Answer by capitalist hero
When you liberals gonna learn that it's the man on the street that knows whats up.. not some egg head with statistics.
Answer by Edmon Rueger
Well, if it's on the Internet, it MUST be true.... lol
Answer by Love Sarah
Newt gets the credit even though it was smoke & mirrors- Clinton even admitted it! Clinton was a complete failure until Newt and Kasich came in and turned him around.
Answer by Thomas D
I was not aware that the President passed and wrote the spending bills in our country? I always thought congress did that so maybe we should say the Republican Congress balanced the budget.
Answer by I am me
FactCheck is a biased sight; founded, funded, and operated by lefties.
Answer by ugotthat
Because he actually did something as opposed to just talk about it. Oil is over $ 100 per barrel and gas is over 3.50 per gallon.

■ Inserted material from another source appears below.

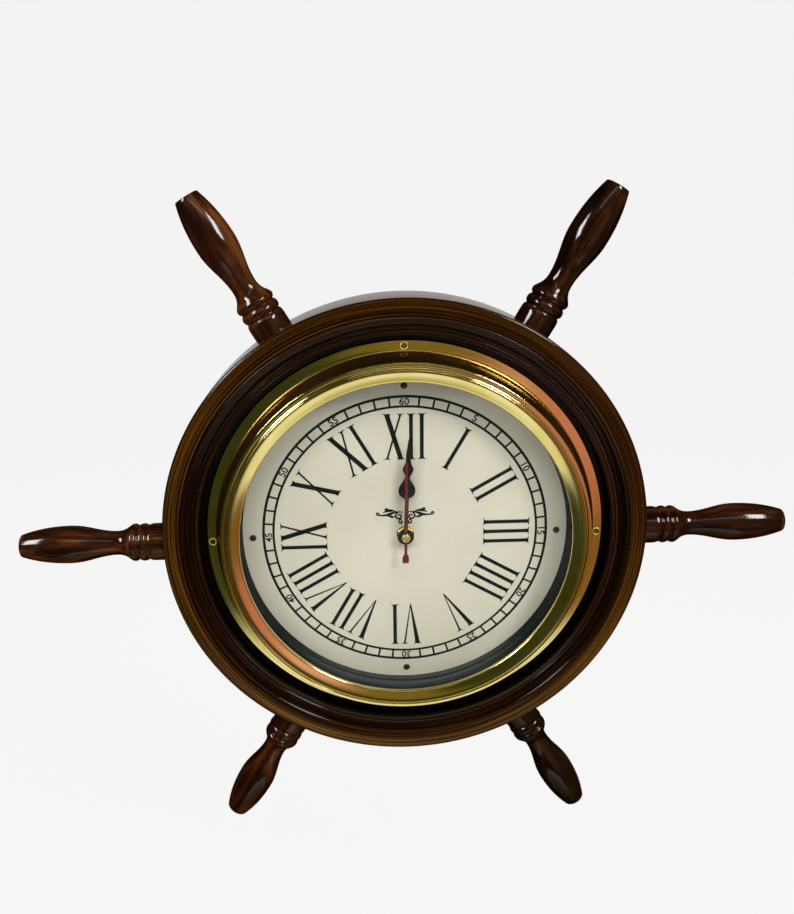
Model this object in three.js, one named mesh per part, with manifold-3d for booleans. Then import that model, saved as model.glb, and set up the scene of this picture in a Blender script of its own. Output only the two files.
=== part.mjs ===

What is the REPUBLICAN congress doing about it? They seem to be doing the same thing they did when Bush was President. Absolutely NOTHING.
Answer by Cris Ray
Bull there has not been a surplus budget since Andrew Jackson .When will liberals get it the truth is out there use it.
Answer by How would I know
And yet somehow, we still managed to increase federal debt each and every year Clinton was in office. Perhaps you should actually take some time to learn what a budget deficit and budget surplus are, and how they impact debt.